Thursting into overdrive the story takes a hariraising turn as a weakened Cow Lady and bludgeoned Molly try to escape execution style deaths and interment in Austin's city dump.

Mr. Willis' command of street patois adds authnticity to her tale, while her rich characterizations raise All The Dead Lie Down above conventional thriller level. Faces given to the homeless : Tin Can, a retarded woman with "baggy jeans rolled up on her stubby bowed legs" whose only companion is "Silky" a stray calico cat; and Lufkin, "his long, bony nose and thin red mouth just visible in the nest of his long black beard, streaked with gray," who always sharres his scrounged bounty.
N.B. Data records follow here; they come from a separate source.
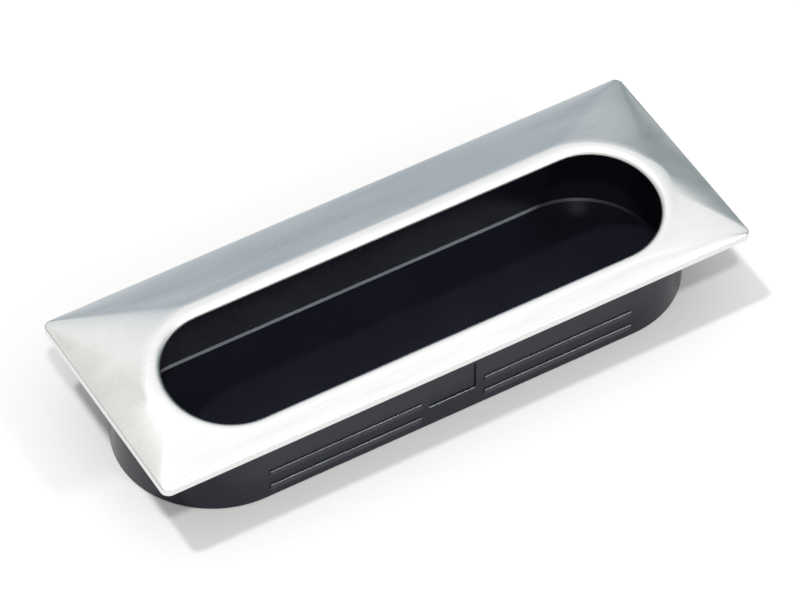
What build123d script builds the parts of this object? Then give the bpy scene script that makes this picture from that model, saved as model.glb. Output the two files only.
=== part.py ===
from build123d import *
import math
import os

os.makedirs("parts", exist_ok=True)

# A flush pull for a door or drawer front, in millimetres.
# The origin is the middle of the cup's underside. +Z points out of the door, +X runs along the
# pull, and -Y is the side where the fingers enter, so the broad grip strip is on +Y.

# Driving sizes: the cover, a pressed sheet
plate_length = 120.0
plate_width = 45.4
plate_corner_radius = 1.6
sheet_thickness = 0.8
rim_height = 1.3
rim_bend_radius = 0.6

# Driving sizes: the opening and the crest of the lip round it, low in front and high at the grip.
# Inside the crest the sheet rolls down to its edge, and outside it a wider crown meets the faces.
opening_end_margin = 10.55
opening_width = 24.1
front_crest_rise = 1.8
grip_crest_rise = 5.1
front_roll_radius = 1.2
grip_roll_radius = 1.5
end_roll_radius = 1.5
roll_angle = math.radians(65)
front_crown_radius = 1.8
grip_crown_radius = 6.0
end_crown_radius = 6.0
lip_turn_down = 0.1
lip_end_flat = 0.2
front_lip_setback = 0.15

# Driving sizes: the cup
cup_end_margin = 3.2
cup_width = 37.3
cup_depth = 17.4
wall_thickness = 1.4
floor_thickness = 1.6
cavity_draft_angle = 5.5
floor_edge_chamfer = 0.4
base_edge_chamfer = 0.3
flange_clearance = 0.1

# Driving sizes: the press-fit barbs and the recessed panel on the cup's front wall
barb_length = 30.7
barb_middle = 21.9
barb_edge_heights = (3.3, 6.9)
barb_depth = 0.3
barb_slope_height = 1.6
panel_width = 9.6
panel_bottom = 4.9
panel_height = 6.4
panel_depth = 0.35
moulded_edge_chamfer = 0.15

# Levels drawn for each bend, and the angle past the crest at which the opening cuts the sheet
rim_bend_steps = 2
crown_steps = 2
roll_steps = 3
crest_cut_angle = math.radians(8)

# Lengths, levels and places that follow from them
opening_length = plate_length - 2 * opening_end_margin
cup_length = plate_length - 2 * cup_end_margin
rim_bottom = cup_depth
rim_top = rim_bottom + rim_height
cavity_half_width = cup_width / 2 - wall_thickness
opening_middle = opening_width / 2 - cavity_half_width - front_lip_setback
front_wall = -cup_width / 2

# The crest of the lip lies in one sloping plane
front_crest_offset = front_roll_radius * math.sin(roll_angle)
grip_crest_offset = grip_roll_radius * math.sin(roll_angle)
end_crest_offset = end_roll_radius * math.sin(roll_angle)
crest_spacing = opening_width + front_crest_offset + grip_crest_offset
lip_tilt = math.asin((grip_crest_rise - front_crest_rise) / crest_spacing)
opening_to_front_crest = opening_width / 2 + front_crest_offset
crest_middle = rim_top + front_crest_rise + opening_to_front_crest * math.sin(lip_tilt)


def lip_plane(front_height, grip_height, width):
    """The crest's plane, lowered or raised at the front and grip edges of an outline."""
    tilt = lip_tilt + math.atan((grip_height - front_height) / width)
    middle = (front_height + grip_height) / 2
    normal = Vector(0, -math.sin(lip_tilt), math.cos(lip_tilt))
    return Plane(
        origin=Vector(0, opening_middle, crest_middle) + normal * middle,
        x_dir=(1, 0, 0),
        z_dir=(0, -math.sin(tilt), math.cos(tilt)),
    )


def face_slope(run, rise, radius):
    """Angle of a straight face that leaves the rim's edge and runs into the lip's crown."""
    up = rise - radius
    return math.atan2(up, run) + math.asin(radius / math.hypot(up, run))


end_run = (plate_length - opening_length) / 2 - end_crest_offset
front_run = (plate_width - opening_width) / 2 + opening_middle - front_crest_offset
grip_run = (plate_width - opening_width) / 2 - opening_middle - grip_crest_offset
end_rise = (front_crest_rise + grip_crest_rise) / 2
front_slope = face_slope(front_run, front_crest_rise, front_crown_radius) + lip_tilt
grip_slope = face_slope(grip_run, grip_crest_rise, grip_crown_radius) - lip_tilt
end_slope = face_slope(end_run, end_rise, end_crown_radius)


def rim_outline(inset, height):
    """Draw one level of the rim."""
    with BuildSketch(Plane.XY.offset(height)) as level:
        corner = plate_corner_radius - inset
        RectangleRounded(plate_length - 2 * inset, plate_width - 2 * inset, corner)
    return level.sketch


def bend_outline(angles, radii, inset):
    """Draw one level of the lip. Angles and radii are for the front, grip and end.

    An angle is 0 at the crest and negative outside it.
    """
    bends = [radius - inset for radius in radii]
    offsets = [bend * math.sin(angle) for bend, angle in zip(bends, angles)]
    falls = [bend * math.cos(angle) - radius for bend, angle, radius in zip(bends, angles, radii)]
    front = front_crest_offset - offsets[0]
    grip = grip_crest_offset - offsets[1]
    end = end_crest_offset - offsets[2]
    width = opening_width + front + grip
    with BuildSketch(lip_plane(falls[0], falls[1], width)) as level:
        with Locations((0, (grip - front) / 2)):
            RectangleRounded(opening_length + 2 * end, width, (width - lip_end_flat) / 2)
    return level.sketch


crown_radii = (front_crown_radius, grip_crown_radius, end_crown_radius)
roll_radii = (front_roll_radius, grip_roll_radius, end_roll_radius)


def crowned_plate(inset, rim_levels, ruled):
    """The sloping faces and the lip's crown, filled in across the opening."""
    rim = [rim_outline(inset + inwards, height) for inwards, height in rim_levels]
    extrude(to_extrude=rim[0], amount=rim_bottom - rim_levels[0][1])
    levels = []
    for step in range(crown_steps + 1):
        share = 1 - step / crown_steps
        angles = (-front_slope * share, -grip_slope * share, -end_slope * share)
        levels.append(bend_outline(angles, crown_radii, inset))
    loft(sections=rim + levels[:1], ruled=True)
    loft(sections=levels, ruled=ruled)


def throat(inset, depth):
    """The opening, with the lip's roll flaring out to the crest."""
    step_angle = (roll_angle - crest_cut_angle) / roll_steps
    angles = [crest_cut_angle + step_angle * step for step in range(roll_steps + 1)]
    levels = [bend_outline([angle] * 3, roll_radii, inset) for angle in angles]
    loft(sections=levels, ruled=True)
    extrude(to_extrude=levels[0], amount=grip_crest_rise)
    extrude(to_extrude=levels[-1], amount=-depth)


# Rim bend: from upright to the mean slope of the faces, as pairs of inset and height
rim_turn = math.pi / 2 - end_slope
rim_bend_foot = rim_top - rim_bend_radius * math.tan(rim_turn / 2)
rim_bend = []
for step in range(rim_bend_steps + 1):
    angle = rim_turn * step / rim_bend_steps
    inwards = rim_bend_radius * (1 - math.cos(angle))
    rim_bend.append((inwards, rim_bend_foot + rim_bend_radius * math.sin(angle)))

# Lip space: the opening together with the rolled sheet round it
with BuildPart() as lip_space:
    throat(sheet_thickness, lip_turn_down)

# Under the sheet: the space that the cup's flange fills
inner_rim_top = rim_top + sheet_thickness * (math.tan(end_slope) - 1 / math.cos(end_slope))
with BuildPart() as under_sheet:
    crowned_plate(sheet_thickness, [(0, inner_rim_top)], True)
    add(lip_space.part, mode=Mode.SUBTRACT)

# Opening: everything inside the lip, from below the rim to above the crest
with BuildPart() as opening:
    throat(0, cup_depth)

# Cover: one pressed sheet with a turned-down rim and a lip rolled into the opening
with BuildPart() as cover:
    crowned_plate(0, rim_bend, False)
    add(opening.part, mode=Mode.SUBTRACT)
    add(under_sheet.part, mode=Mode.SUBTRACT)

cover.part.label = "cover"
export_step(cover.part, "parts/cover.step")

# Cavity: drafted below the door's face, with a bevelled floor edge, and upright above it
with BuildPart() as cavity:
    with BuildSketch(Plane.XY.offset(rim_bottom)) as mouth:
        SlotOverall(cup_length - 2 * wall_thickness, 2 * cavity_half_width)
    depth = cup_depth - floor_thickness
    extrude(to_extrude=mouth.sketch, amount=-depth, taper=cavity_draft_angle)
    chamfer(cavity.edges().group_by(Axis.Z)[0], floor_edge_chamfer)
    extrude(to_extrude=mouth.sketch, amount=cup_depth)

# Cup: a moulded tub whose flange backs the sheet and holds it by its rim and lip
with BuildPart() as cup:
    with BuildSketch():
        SlotOverall(cup_length, cup_width)
    extrude(amount=cup_depth)
    chamfer(cup.edges().group_by(Axis.Z)[0], base_edge_chamfer)

    # Flange: it fills the space under the sheet, clear of the rim's sides
    add(under_sheet.part)
    with BuildSketch(Plane.XY.offset(rim_bottom)):
        RectangleRounded(plate_length, plate_width, plate_corner_radius)
        inside = sheet_thickness + flange_clearance
        RectangleRounded(
            plate_length - 2 * inside,
            plate_width - 2 * inside,
            plate_corner_radius - inside,
            mode=Mode.SUBTRACT,
        )
    extrude(amount=inner_rim_top - rim_bottom, mode=Mode.SUBTRACT)

    add(cavity.part, mode=Mode.SUBTRACT)

    # Barbs: flat on top and sloping below, so that the cup slides into its cut-out and grips it
    for middle in (-barb_middle, barb_middle):
        for height in barb_edge_heights:
            with BuildSketch(Plane.YZ.offset(middle)):
                with BuildLine():
                    Polyline(
                        (front_wall + barb_depth, height),
                        (front_wall - barb_depth + moulded_edge_chamfer, height),
                        (front_wall - barb_depth, height - moulded_edge_chamfer),
                        (front_wall, height - barb_slope_height),
                        (front_wall + barb_depth, height - barb_slope_height),
                        close=True,
                    )
                make_face()
            extrude(amount=barb_length / 2, both=True)

    # Panel: a plain shallow recess between the barbs, with a bevelled lower edge
    panel_top = panel_bottom + panel_height
    panel_back = front_wall + panel_depth
    with BuildSketch(Plane.YZ):
        with BuildLine():
            Polyline(
                (front_wall, panel_bottom - moulded_edge_chamfer),
                (front_wall + moulded_edge_chamfer, panel_bottom),
                (panel_back, panel_bottom),
                (panel_back, panel_top),
                (front_wall, panel_top),
                close=True,
            )
        make_face()
    extrude(amount=panel_width / 2, both=True, mode=Mode.SUBTRACT)

cup.part.label = "cup"
export_step(cup.part, "parts/cup.step")
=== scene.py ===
import math

import bpy
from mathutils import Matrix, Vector


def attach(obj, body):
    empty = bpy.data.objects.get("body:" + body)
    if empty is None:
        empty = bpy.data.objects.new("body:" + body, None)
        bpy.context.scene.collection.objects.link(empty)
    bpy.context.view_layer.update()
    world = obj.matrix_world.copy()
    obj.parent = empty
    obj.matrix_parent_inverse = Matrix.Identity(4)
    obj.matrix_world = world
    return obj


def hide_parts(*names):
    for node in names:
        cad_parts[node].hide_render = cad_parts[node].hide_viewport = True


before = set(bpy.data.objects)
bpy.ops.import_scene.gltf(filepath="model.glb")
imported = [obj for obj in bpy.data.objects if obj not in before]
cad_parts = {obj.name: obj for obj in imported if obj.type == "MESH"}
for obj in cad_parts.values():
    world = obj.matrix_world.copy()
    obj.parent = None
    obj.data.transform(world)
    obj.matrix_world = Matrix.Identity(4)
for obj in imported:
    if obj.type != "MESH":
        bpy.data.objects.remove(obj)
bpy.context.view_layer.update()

MM = 0.001

# Camera: the photograph's viewing angle. Its places and clip distances are in metres.
CAMERA_PLACE = Vector((-0.32462, -0.55265, 0.72598))
CAMERA_TARGET = Vector((0.00333, 0.00549, 0.00567))
CLIP_START, CLIP_END = 0.05, 20
FOCAL_PIXELS = 5373.8
IMAGE_WIDTH = 800
SENSOR_MM = 36.0

# Sizes of the cover, in millimetres, as in the part
PLATE_LENGTH = 120.0
PLATE_WIDTH = 45.4
CORNER_RADIUS = 1.6
SHEET = 0.8
RIM_BOTTOM = 17.4
RIM_TOP = 18.7
RIM_BEND = 0.6
OPENING_LENGTH = 98.9
OPENING_WIDTH = 24.1
OPENING_MIDDLE = -5.35
FRONT_RISE = 1.8
GRIP_RISE = 5.1
FRONT_ROLL, GRIP_ROLL, END_ROLL = 1.2, 1.5, 1.5
FRONT_CROWN, GRIP_CROWN, END_CROWN = 1.8, 6.0, 6.0
ROLL_ANGLE = math.radians(65)
TURN_DOWN = 0.1
END_FLAT = 0.2

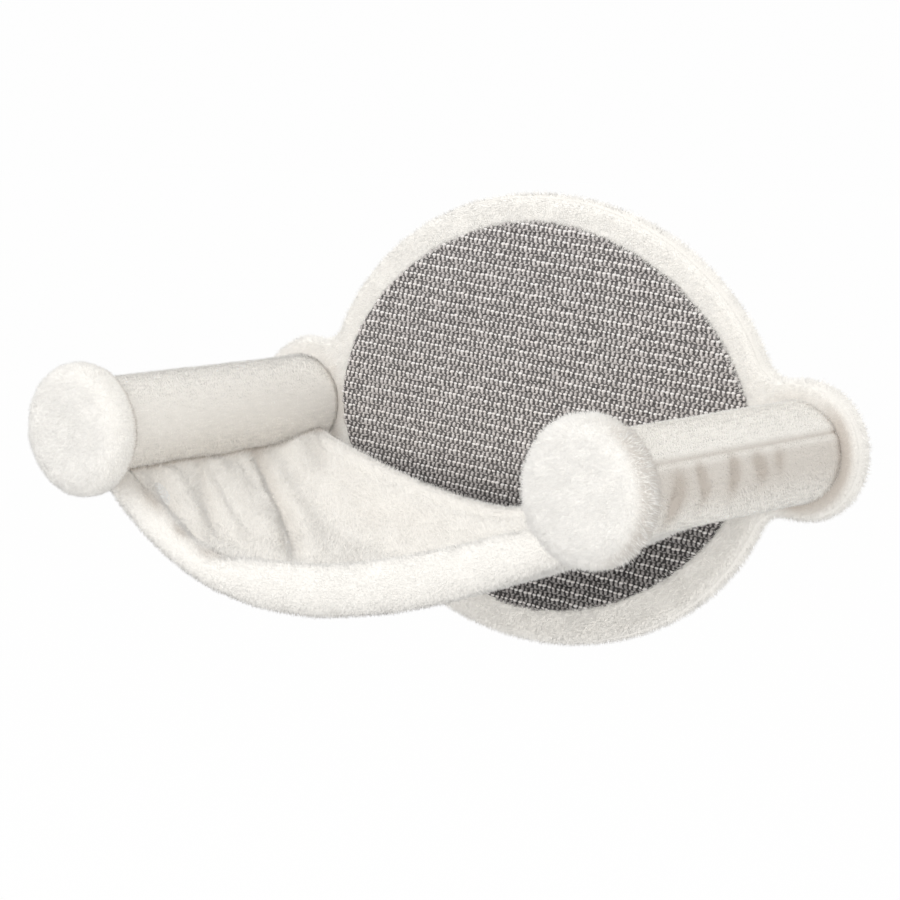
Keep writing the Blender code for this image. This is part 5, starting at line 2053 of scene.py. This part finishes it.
class CATBED_OT_stage(bpy.types.Operator):
    """Set the floor, the soft lamps, the even sky and the camera"""

    bl_idname = "catbed.stage"
    bl_label = "Stage"

    def execute(self, context):
        scene, stage = context.scene, context.scene.cat_bed_stage
        size = FLOOR_HALF_WIDTH
        corners = [(-size, -size), (size, -size), (size, size), (-size, size)]
        floor_mesh = bpy.data.meshes.new("floor")
        floor_mesh.from_pydata([(x, y, FLOOR_HEIGHT) for x, y in corners], [], [(0, 1, 2, 3)])
        floor = bpy.data.objects.new("floor", floor_mesh)
        scene.collection.objects.link(floor)
        floor_mesh.materials.append(self.floor_material())
        self.sky(scene, stage.sky)
        self.lamp("key", place=(-0.35, -2.2, 2.3), size=2.2, power=stage.key_power)
        self.lamp("fill", place=(1.6, -2.4, 0.2), size=1.8, power=stage.fill_power)
        self.camera(scene)
        scene.view_settings.view_transform = "Standard"
        return {"FINISHED"}

    @staticmethod
    def camera(scene):
        """The camera, turned by its yaw, then its pitch and then its roll."""
        lens = bpy.data.cameras.new("camera")
        lens.sensor_width, lens.lens, lens.clip_end = SENSOR_WIDTH, CAMERA_LENS, 60.0
        camera = bpy.data.objects.new("camera", lens)
        scene.collection.objects.link(camera)
        yaw, pitch, roll = CAMERA_YAW, CAMERA_PITCH, CAMERA_ROLL
        back = Vector(
            (math.sin(yaw) * math.cos(pitch), -math.cos(yaw) * math.cos(pitch), math.sin(pitch))
        )
        right = Vector((math.cos(yaw), math.sin(yaw), 0.0))
        up = back.cross(right)
        side = math.cos(roll) * right + math.sin(roll) * up
        top = -math.sin(roll) * right + math.cos(roll) * up
        place = Matrix((side, top, back)).transposed().to_4x4()
        place.translation = Vector(CAMERA_PLACE)
        camera.matrix_world = place
        scene.camera = camera

    @staticmethod
    def shows_background(tree):
        """1 for a ray from the camera, and for one that metal mirrors or glass lets through."""
        path = put(tree, "ShaderNodeLightPath")
        seen = math_of(tree, "MAXIMUM", out(path, "Is Camera Ray"), out(path, "Is Glossy Ray"))
        return math_of(tree, "MAXIMUM", seen, out(path, "Is Transmission Ray"))

    @classmethod
    def floor_material(cls):
        """A pale floor that shows almost as white to the camera and keeps the object's shadow."""
        material, tree, shader = new_material("pale_floor")
        shader.inputs["Base Color"].default_value = (0.9, 0.9, 0.9, 1.0)
        shader.inputs["Roughness"].default_value = 0.9
        white = put(tree, "ShaderNodeEmission", {"Color": (1, 1, 1, 1), "Strength": 1.0})
        seen = math_of(tree, "MULTIPLY", cls.shows_background(tree), 0.95)
        mix = put(tree, "ShaderNodeMixShader", {0: seen, 1: out(shader), 2: out(white)})
        tree.links.new(out(mix), tree.nodes["Material Output"].inputs["Surface"])
        return material

    @classmethod
    def sky(cls, scene, strength):
        """An even sky, which the camera sees as white."""
        world = bpy.data.worlds.new("studio")
        scene.world = world
        world.use_nodes = True
        tree = world.node_tree
        even = tree.nodes["Background"]
        even.inputs["Color"].default_value = (1.0, 0.995, 0.985, 1.0)
        even.inputs["Strength"].default_value = strength
        white = put(tree, "ShaderNodeBackground", {"Color": (1, 1, 1, 1), "Strength": 0.99})
        seen = cls.shows_background(tree)
        mix = put(tree, "ShaderNodeMixShader", {0: seen, 1: out(even), 2: out(white)})
        tree.links.new(out(mix), tree.nodes["World Output"].inputs["Surface"])

    @staticmethod
    def lamp(name, place, size, power):
        """A square soft lamp, aimed at the middle of the bed."""
        data = bpy.data.lights.new(name, "AREA")
        data.size, data.energy = size, power
        item = bpy.data.objects.new(name, data)
        bpy.context.scene.collection.objects.link(item)
        item.location = place
        aim = Vector(LAMP_TARGET) - Vector(place)
        item.rotation_euler = aim.to_track_quat("-Z", "Y").to_euler()


PROPERTIES = {
    "cat_bed_plush": CatBedPlush,
    "cat_bed_sisal": CatBedSisal,
    "cat_bed_sling": CatBedSling,
    "cat_bed_stage": CatBedStage,
}
OPERATORS = [
    CATBED_OT_stage,
    CATBED_OT_sling,
    CATBED_OT_rims,
    CATBED_OT_board_cover,
    CATBED_OT_scratch_mat,
    CATBED_OT_post_sleeves,
    CATBED_OT_caps,
    CATBED_OT_hem_staples,
    CATBED_OT_board_and_fittings,
]


class CATBED_PT_panel(bpy.types.Panel):
    """Lists the pieces of the cat bed and their settings"""

    bl_idname = "CATBED_PT_panel"
    bl_label = "Cat bed"
    bl_space_type = "VIEW_3D"
    bl_region_type = "UI"
    bl_category = "Cat bed"

    def draw(self, context):
        for operator in OPERATORS:
            self.layout.operator(operator.bl_idname)
        for name, group in PROPERTIES.items():
            box = self.layout.box()
            for key in group.__annotations__:
                box.prop(getattr(context.scene, name), key)


def register():
    for item in [*PROPERTIES.values(), *OPERATORS, CATBED_PT_panel]:
        bpy.utils.register_class(item)
    for name, group in PROPERTIES.items():
        setattr(bpy.types.Scene, name, bpy.props.PointerProperty(type=group))


def unregister():
    for name in PROPERTIES:
        delattr(bpy.types.Scene, name)
    for item in reversed([*PROPERTIES.values(), *OPERATORS, CATBED_PT_panel]):
        bpy.utils.unregister_class(item)


def main():
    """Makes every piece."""
    register()
    for operator in OPERATORS:
        action = operator.bl_idname.split(".")[1]
        getattr(bpy.ops.catbed, action)()
    bpy.context.view_layer.update()


if __name__ == "__main__":
    main()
Their portraits are vividly painted for us through Molly's eyes: "She glances at Sarah Jane and it occurs to her that this is where this woman lives all the time...inside this crack in the world where you become invisible, where the default mode is brutality and eventually a mean death." The plight of these people is memorable.

Ms. Willis has penned a seductive mix of family history and mystery - prime diversion on home ground, from the streets of El Paso to the plains of Lubbock (although Lubbockites may not care for the description of their fair city) to the shores of Lake Travis. Absorbing and suspenseful, All The Dead Lie Down is a first rate mystery thriller.

Rating: 5 stars
Summary: A SEDUCTIVE MIX OF FAMILY HISTORY AND MYSTERY
Review: With an intriguing blend of Capitol mayhem and capital murder, Edgar Award winning author Mary Willis Walker returns to the scene of her last thriller, Austin, and to her previous protagonist, Molly Cates, an investigative journalist for "Lone Star Monthly.' Imaginatively conceived, All The Dead Lie Down offers seemingly parallel plots which eventually converge in a frightening yet exhilarating finish.

Sarah Jane Hurley, an alcoholic derelict known as Cow Lady because of the black and white spotted coat she wears, is huddled beneath the deck of an outdoor restaurant when she overhears a mephistophelian plot - the detonation of a poison gas bomb in the Texas State Capitol building. "Yessir," she hears. "...You're going to turn that Senate chamber into a gas chamber."

Cow Lady ignores this frightening revelation, seeking only drink with "the glow in her blood, the numbing buzz in her brain as it begins to work its magic."

Not missing a beat the rapidly pace narrative then switches to the legislature where Molly Cates is researching a story on the concealed handgun bill. Molly is as plucky and stubborn as ever, but misguided - obsessed with the belief that her father's death some 25 years ago was not a suicide as judged but murder.

Constantly reaffirming the links between an idealized father and herself - he was a writer, she is a writer; he loved the lake; she loved the lake - she has been consumed by her desire to solve what she believes was his murder. The result of her fixation has been the dissolution of her marriage and this distancing of her only child, Jo Beth, who has been raised by Aunt Harriet, her father's older sister.

Access to the Cates family archives eventually leads to unraveling the questions about her father's death. The answers, both unexpected and unwanted, force her to realize that her father was not the icon she believed him to be and enable a wiser Molly to say, "My father was grievously flawed. He is closer and dearer to me now than when I chose to believe him perfect."

Yet it was Molly's chance meeting with Cow Lady that irrevocably changed and endangered both women's lives. When a fellow street person wearing the trademark black and white coat is brutally murdered, Cow Lady realizes that the plotters know they were overheard and, once they realize they've killed the wrong woman, she will be next. Molly is the only person she can think of who might help her.

Unwisely responding alone, the journalist finds herself joining Cow Lady as the doomed prisoners of two avaricious sociopathic killers who would sell their sisters for a sou just as they've sold Cow Lady.

Thursting into overdrive the story takes a hariraising turn as a weakened Cow Lady and bludgeoned Molly try to escape execution style deaths and interment in Austin's city dump.

Mr. Willis' command of street patois adds authnticity to her tale, while her rich characterizations raise All The Dead Lie Down above conventional thriller level. Faces given to the homeless : Tin Can, a retarded woman with "baggy jeans rolled up on her stubby bowed legs" whose only companion is "Silky" a stray calico cat; and Lufkin, "his long, bony nose and thin red mouth just visible in the nest of his long black beard, streaked with gray," who always sharres his scrounged bounty.

Their portraits are vividly painted for us through Molly's eyes: "She glances at Sarah Jane and it occurs to her that this is where this woman lives all the time...inside this crack in the world where you become invisible, where the default mode is brutality and eventually a mean death." The plight of these people is memorable.

Ms. Willis has penned a seductive mix of family history and mystery - prime diversion on home ground, from the streets of El Paso to the plains of Lubbock (although Lubbockites may not care for the description of their fair city) to the shores of Lake Travis. Absorbing and suspenseful, All The Dead Lie Down is a first rate mystery thriller.